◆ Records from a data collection

___

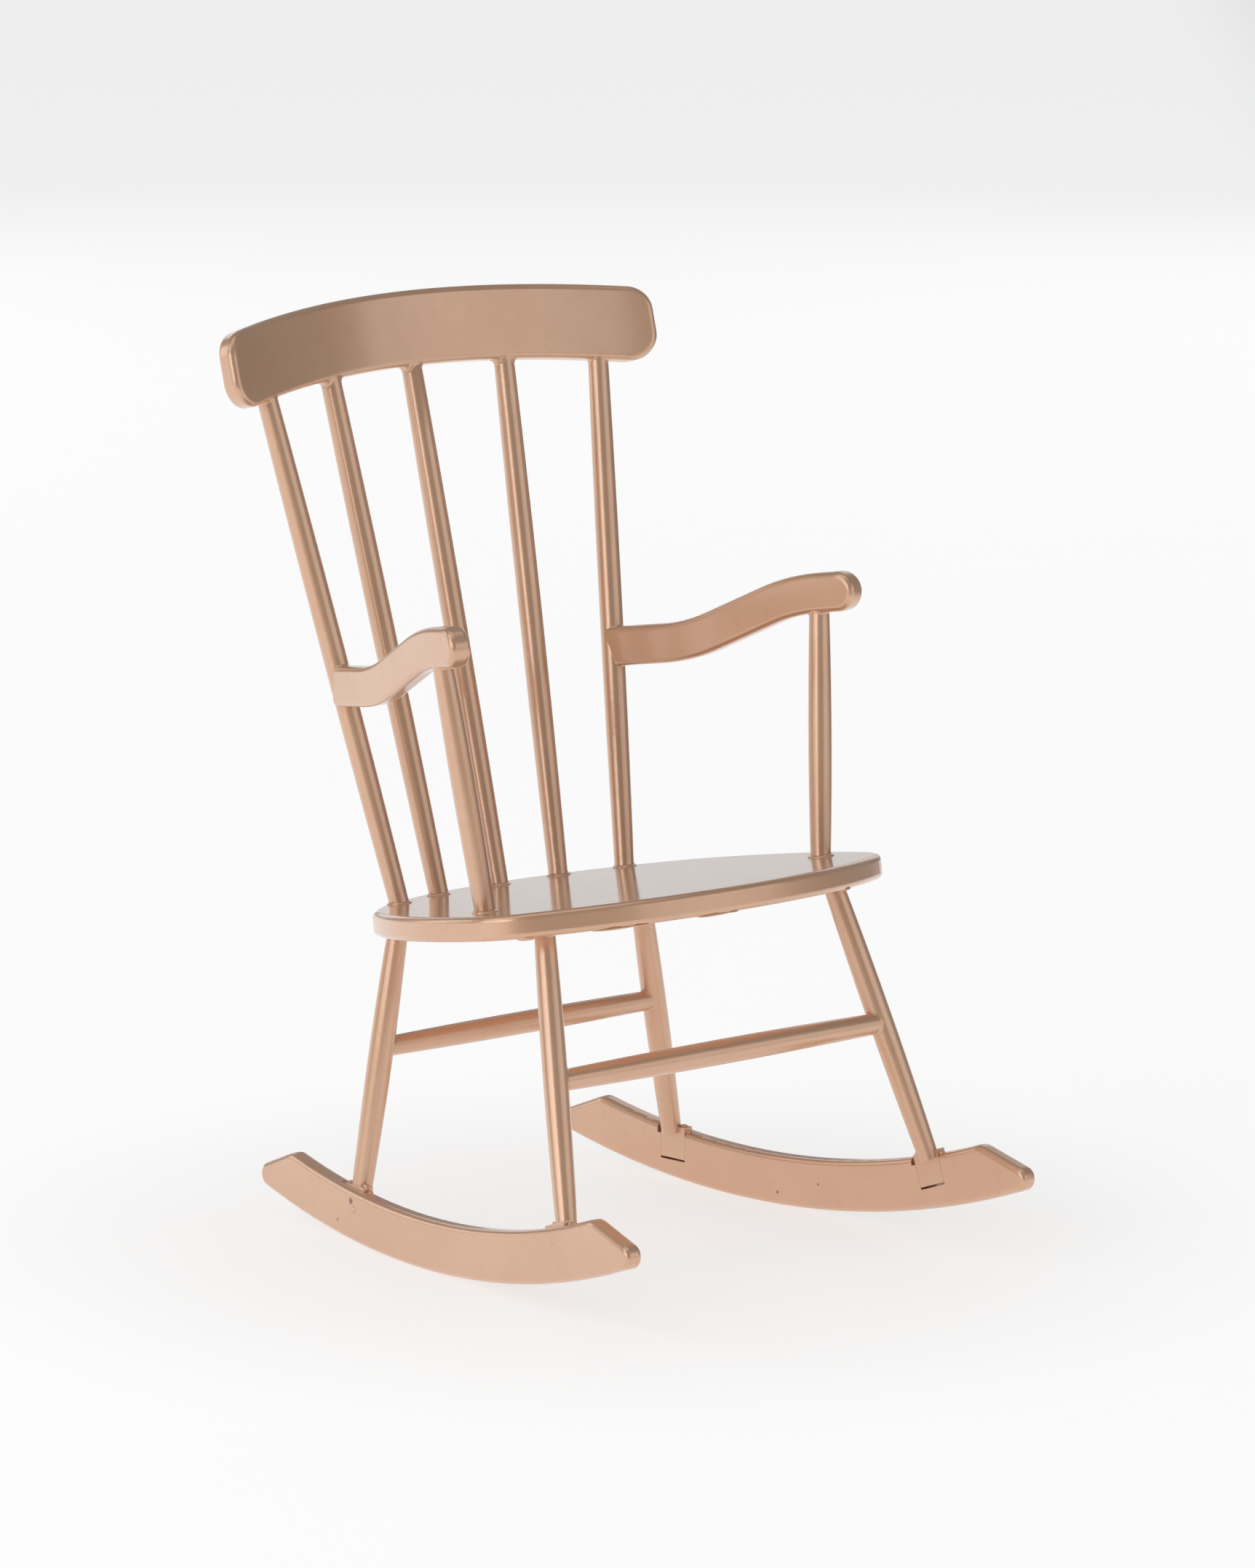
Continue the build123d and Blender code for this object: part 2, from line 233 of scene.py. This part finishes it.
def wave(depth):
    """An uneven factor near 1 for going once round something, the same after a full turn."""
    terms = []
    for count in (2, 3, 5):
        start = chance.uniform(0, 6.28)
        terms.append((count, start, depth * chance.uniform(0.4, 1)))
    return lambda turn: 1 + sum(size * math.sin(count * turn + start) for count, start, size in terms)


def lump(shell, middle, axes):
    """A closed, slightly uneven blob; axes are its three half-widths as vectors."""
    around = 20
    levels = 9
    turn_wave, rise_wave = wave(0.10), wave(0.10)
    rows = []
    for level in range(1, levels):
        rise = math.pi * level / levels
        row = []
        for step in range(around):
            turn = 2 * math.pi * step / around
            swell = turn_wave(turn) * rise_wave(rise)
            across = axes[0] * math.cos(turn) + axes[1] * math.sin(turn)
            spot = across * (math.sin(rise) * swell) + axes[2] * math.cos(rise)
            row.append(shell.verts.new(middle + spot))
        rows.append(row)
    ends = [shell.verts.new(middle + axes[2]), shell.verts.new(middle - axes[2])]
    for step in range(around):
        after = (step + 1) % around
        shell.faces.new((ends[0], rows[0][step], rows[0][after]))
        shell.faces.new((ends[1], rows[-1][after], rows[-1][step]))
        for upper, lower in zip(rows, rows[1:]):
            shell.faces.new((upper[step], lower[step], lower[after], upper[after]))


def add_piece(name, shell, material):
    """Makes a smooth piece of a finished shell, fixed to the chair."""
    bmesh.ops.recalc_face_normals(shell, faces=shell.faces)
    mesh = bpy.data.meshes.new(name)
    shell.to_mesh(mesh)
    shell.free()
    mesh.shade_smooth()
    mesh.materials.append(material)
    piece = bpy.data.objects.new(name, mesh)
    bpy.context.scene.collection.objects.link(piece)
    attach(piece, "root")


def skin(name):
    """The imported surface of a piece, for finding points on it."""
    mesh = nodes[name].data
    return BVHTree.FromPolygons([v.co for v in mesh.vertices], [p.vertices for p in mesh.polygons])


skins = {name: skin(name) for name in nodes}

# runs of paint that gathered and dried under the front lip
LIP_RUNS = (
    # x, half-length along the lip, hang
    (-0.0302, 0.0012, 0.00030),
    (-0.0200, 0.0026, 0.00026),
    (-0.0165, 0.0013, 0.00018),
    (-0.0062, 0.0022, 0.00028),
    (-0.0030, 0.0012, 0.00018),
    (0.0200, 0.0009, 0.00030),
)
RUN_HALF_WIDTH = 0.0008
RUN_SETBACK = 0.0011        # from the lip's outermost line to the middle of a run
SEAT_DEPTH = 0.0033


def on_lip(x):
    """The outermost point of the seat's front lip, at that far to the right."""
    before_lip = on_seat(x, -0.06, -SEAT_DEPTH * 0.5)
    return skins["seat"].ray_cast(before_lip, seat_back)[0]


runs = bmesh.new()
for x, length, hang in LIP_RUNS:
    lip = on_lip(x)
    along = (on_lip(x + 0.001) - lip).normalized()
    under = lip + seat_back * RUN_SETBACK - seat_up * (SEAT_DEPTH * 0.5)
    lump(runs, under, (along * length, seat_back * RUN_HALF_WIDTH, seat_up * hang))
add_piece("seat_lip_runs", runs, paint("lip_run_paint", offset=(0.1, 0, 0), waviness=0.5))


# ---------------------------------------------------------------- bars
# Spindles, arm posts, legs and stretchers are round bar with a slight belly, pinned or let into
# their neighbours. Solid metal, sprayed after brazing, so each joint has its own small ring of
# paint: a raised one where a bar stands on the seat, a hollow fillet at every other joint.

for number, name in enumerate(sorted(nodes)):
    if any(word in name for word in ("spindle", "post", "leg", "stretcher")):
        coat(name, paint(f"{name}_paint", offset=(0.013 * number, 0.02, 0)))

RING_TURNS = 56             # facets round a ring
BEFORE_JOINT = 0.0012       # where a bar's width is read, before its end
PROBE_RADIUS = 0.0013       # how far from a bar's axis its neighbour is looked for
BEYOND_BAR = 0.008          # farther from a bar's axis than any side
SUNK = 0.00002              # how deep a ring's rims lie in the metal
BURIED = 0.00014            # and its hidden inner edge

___

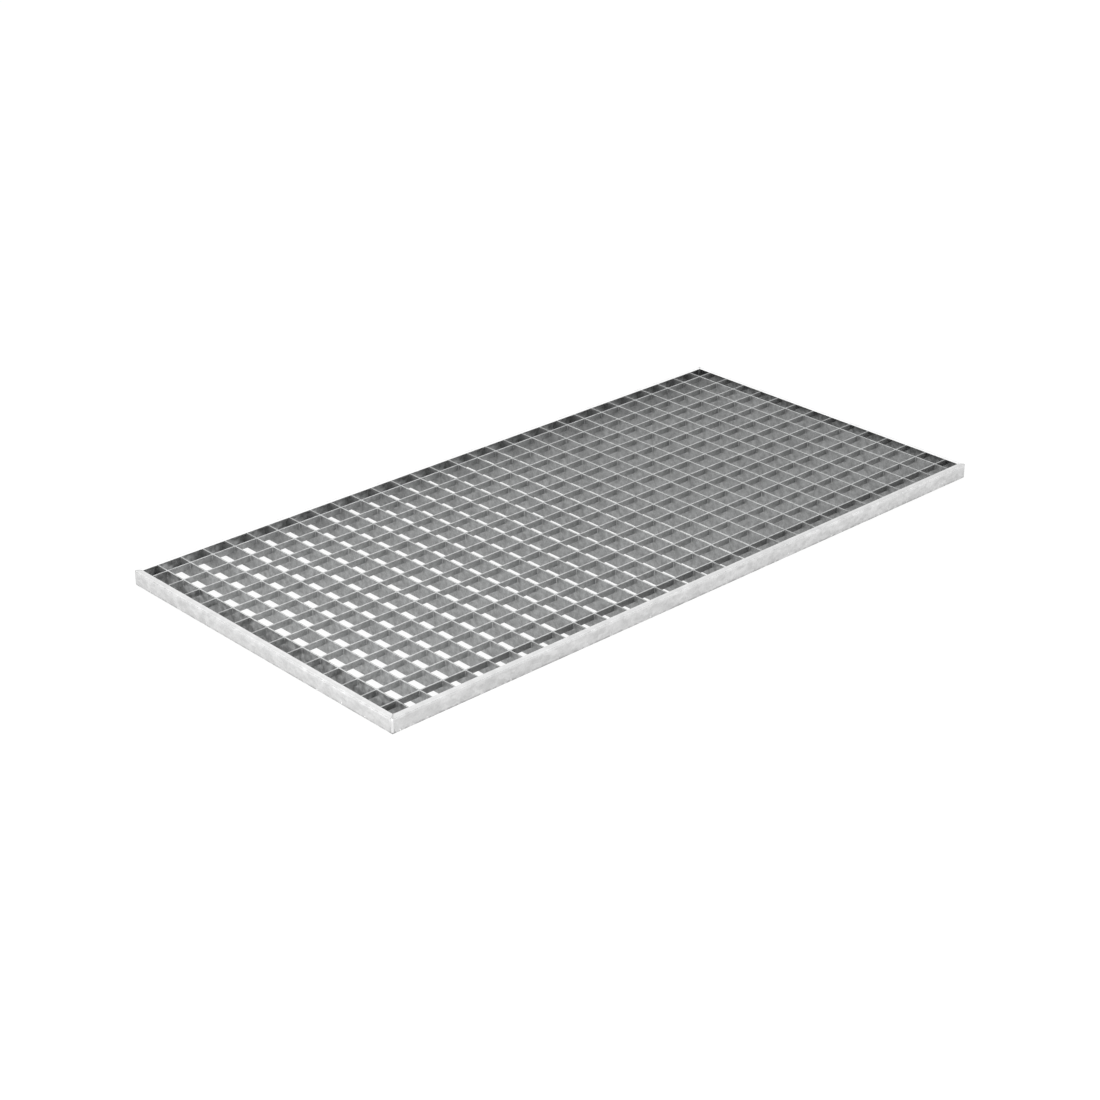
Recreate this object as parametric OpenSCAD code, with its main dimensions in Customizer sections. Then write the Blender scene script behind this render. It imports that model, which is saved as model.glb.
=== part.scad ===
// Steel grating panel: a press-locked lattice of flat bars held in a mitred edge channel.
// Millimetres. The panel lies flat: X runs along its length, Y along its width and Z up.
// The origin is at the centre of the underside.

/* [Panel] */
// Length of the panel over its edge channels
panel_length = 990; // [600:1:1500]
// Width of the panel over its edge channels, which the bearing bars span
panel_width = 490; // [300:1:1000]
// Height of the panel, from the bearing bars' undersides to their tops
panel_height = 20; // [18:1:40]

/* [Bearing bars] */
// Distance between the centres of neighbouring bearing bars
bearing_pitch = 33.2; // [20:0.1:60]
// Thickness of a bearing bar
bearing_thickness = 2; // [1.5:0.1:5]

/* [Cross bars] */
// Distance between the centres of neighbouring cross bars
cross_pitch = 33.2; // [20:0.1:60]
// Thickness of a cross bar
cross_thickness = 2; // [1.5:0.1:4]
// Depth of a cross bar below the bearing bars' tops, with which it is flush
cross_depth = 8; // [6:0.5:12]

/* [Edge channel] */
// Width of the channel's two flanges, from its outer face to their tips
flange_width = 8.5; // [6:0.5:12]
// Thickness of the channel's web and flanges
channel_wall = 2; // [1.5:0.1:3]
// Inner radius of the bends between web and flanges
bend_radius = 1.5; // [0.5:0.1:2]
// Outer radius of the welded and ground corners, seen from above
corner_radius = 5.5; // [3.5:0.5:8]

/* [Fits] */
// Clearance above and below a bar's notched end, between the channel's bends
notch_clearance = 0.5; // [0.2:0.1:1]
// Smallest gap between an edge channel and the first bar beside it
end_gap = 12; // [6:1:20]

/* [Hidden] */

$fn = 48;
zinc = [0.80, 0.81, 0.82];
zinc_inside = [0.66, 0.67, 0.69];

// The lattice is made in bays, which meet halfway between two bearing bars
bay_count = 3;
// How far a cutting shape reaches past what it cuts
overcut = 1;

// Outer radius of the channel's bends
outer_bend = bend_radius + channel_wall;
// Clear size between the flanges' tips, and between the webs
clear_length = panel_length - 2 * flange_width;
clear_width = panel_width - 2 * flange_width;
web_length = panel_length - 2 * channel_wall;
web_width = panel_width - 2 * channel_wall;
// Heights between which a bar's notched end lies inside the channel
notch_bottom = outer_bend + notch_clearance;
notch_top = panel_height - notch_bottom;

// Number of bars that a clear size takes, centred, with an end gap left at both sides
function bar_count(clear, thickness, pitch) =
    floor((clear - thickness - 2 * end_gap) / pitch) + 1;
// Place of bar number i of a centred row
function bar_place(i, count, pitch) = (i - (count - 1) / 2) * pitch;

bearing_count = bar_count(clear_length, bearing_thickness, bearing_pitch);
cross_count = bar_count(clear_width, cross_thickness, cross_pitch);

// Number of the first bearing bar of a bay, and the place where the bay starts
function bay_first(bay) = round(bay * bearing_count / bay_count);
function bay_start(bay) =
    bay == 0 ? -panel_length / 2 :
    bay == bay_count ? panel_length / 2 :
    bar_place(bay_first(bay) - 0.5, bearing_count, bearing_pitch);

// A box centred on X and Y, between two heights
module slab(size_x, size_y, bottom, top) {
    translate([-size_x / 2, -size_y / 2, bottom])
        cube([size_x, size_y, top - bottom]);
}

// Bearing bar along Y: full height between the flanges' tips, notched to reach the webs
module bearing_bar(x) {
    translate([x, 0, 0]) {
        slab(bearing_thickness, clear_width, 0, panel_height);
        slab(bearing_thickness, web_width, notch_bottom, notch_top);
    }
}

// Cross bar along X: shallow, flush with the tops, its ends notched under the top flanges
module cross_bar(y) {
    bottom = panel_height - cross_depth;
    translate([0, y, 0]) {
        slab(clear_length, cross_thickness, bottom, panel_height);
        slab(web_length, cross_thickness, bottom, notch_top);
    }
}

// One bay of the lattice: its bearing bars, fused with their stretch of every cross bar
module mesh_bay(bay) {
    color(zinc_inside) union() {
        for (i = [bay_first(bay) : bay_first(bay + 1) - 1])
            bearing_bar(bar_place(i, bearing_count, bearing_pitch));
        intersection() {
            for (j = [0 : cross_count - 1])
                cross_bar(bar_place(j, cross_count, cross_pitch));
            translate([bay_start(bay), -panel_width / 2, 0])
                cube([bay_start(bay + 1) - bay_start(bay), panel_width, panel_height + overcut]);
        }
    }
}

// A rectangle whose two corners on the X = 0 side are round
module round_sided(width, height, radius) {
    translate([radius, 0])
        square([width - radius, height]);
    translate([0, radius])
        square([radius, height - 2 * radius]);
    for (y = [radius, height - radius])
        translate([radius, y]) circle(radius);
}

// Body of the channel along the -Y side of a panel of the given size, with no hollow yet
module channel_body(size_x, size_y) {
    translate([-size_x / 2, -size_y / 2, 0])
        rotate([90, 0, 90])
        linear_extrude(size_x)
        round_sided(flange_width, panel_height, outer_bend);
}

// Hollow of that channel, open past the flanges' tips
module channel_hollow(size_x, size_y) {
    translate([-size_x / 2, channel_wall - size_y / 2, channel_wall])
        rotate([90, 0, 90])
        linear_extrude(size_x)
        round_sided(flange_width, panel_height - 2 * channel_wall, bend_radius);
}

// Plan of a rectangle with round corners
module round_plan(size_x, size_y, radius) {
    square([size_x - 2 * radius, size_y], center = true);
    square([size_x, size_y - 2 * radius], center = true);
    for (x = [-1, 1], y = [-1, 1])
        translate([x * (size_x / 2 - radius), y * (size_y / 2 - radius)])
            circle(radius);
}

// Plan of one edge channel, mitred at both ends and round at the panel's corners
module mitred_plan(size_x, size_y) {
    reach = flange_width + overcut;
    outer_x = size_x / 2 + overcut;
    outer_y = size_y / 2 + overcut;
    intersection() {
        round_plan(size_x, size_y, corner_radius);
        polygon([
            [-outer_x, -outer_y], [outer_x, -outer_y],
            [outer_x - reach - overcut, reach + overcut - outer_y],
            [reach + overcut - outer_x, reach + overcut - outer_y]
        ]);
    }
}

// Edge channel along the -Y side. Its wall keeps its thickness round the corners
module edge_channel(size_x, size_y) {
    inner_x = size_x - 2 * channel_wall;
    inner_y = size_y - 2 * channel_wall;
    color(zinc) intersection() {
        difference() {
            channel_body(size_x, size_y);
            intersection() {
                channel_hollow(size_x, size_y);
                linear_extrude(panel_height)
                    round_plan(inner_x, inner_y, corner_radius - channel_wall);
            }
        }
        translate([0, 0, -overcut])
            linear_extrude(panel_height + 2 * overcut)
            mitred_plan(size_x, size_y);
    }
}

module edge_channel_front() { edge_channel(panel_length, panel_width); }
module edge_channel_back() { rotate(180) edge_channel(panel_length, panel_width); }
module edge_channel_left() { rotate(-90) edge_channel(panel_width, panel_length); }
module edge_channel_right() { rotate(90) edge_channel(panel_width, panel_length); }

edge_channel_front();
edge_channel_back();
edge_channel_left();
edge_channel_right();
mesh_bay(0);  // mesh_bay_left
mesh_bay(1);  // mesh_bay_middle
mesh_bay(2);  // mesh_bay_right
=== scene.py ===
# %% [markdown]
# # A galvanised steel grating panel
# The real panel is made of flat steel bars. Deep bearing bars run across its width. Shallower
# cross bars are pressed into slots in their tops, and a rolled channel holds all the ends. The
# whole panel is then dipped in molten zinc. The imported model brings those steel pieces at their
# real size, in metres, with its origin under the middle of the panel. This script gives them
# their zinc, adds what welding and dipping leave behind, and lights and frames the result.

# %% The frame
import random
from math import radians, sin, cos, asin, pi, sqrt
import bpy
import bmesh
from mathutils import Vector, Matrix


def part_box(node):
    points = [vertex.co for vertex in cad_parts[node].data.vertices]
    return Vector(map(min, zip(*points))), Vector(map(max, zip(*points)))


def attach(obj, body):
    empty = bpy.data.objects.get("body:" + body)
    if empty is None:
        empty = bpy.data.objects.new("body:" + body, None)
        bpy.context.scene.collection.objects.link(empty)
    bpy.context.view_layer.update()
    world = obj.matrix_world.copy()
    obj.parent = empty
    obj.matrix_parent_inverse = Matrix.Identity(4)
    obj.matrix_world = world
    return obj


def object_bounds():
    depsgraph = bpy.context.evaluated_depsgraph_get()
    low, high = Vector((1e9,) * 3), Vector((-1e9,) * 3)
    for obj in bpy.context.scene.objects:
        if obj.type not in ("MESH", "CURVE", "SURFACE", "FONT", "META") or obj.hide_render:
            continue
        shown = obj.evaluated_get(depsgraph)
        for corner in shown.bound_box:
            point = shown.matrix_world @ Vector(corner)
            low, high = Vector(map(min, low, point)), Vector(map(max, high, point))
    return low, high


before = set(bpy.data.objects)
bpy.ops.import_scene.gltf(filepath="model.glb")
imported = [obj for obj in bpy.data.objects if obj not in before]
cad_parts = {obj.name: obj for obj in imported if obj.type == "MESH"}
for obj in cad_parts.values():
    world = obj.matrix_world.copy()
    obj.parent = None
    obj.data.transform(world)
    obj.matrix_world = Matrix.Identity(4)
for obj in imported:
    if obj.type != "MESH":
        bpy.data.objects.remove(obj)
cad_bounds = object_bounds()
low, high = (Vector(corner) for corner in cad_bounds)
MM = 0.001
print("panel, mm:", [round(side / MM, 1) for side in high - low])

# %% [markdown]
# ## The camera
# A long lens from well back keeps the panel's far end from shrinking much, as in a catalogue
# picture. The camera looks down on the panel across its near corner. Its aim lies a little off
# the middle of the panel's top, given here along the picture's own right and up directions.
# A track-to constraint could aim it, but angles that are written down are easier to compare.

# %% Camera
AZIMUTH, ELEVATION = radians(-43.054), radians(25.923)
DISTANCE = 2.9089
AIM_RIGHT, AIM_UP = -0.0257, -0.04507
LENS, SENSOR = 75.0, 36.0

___

◆ Challenge
Repeat, word for word, only the lines from the line holding "edge_channel_front();" through the line holding "depsgraph = bpy.context.evaluated_depsgraph_get()", with both of those lines included.

◆ Answer for the task
edge_channel_front();
edge_channel_back();
edge_channel_left();
edge_channel_right();
mesh_bay(0);  // mesh_bay_left
mesh_bay(1);  // mesh_bay_middle
mesh_bay(2);  // mesh_bay_right
=== scene.py ===
# %% [markdown]
# # A galvanised steel grating panel
# The real panel is made of flat steel bars. Deep bearing bars run across its width. Shallower
# cross bars are pressed into slots in their tops, and a rolled channel holds all the ends. The
# whole panel is then dipped in molten zinc. The imported model brings those steel pieces at their
# real size, in metres, with its origin under the middle of the panel. This script gives them
# their zinc, adds what welding and dipping leave behind, and lights and frames the result.

# %% The frame
import random
from math import radians, sin, cos, asin, pi, sqrt
import bpy
import bmesh
from mathutils import Vector, Matrix


def part_box(node):
    points = [vertex.co for vertex in cad_parts[node].data.vertices]
    return Vector(map(min, zip(*points))), Vector(map(max, zip(*points)))


def attach(obj, body):
    empty = bpy.data.objects.get("body:" + body)
    if empty is None:
        empty = bpy.data.objects.new("body:" + body, None)
        bpy.context.scene.collection.objects.link(empty)
    bpy.context.view_layer.update()
    world = obj.matrix_world.copy()
    obj.parent = empty
    obj.matrix_parent_inverse = Matrix.Identity(4)
    obj.matrix_world = world
    return obj


def object_bounds():
    depsgraph = bpy.context.evaluated_depsgraph_get()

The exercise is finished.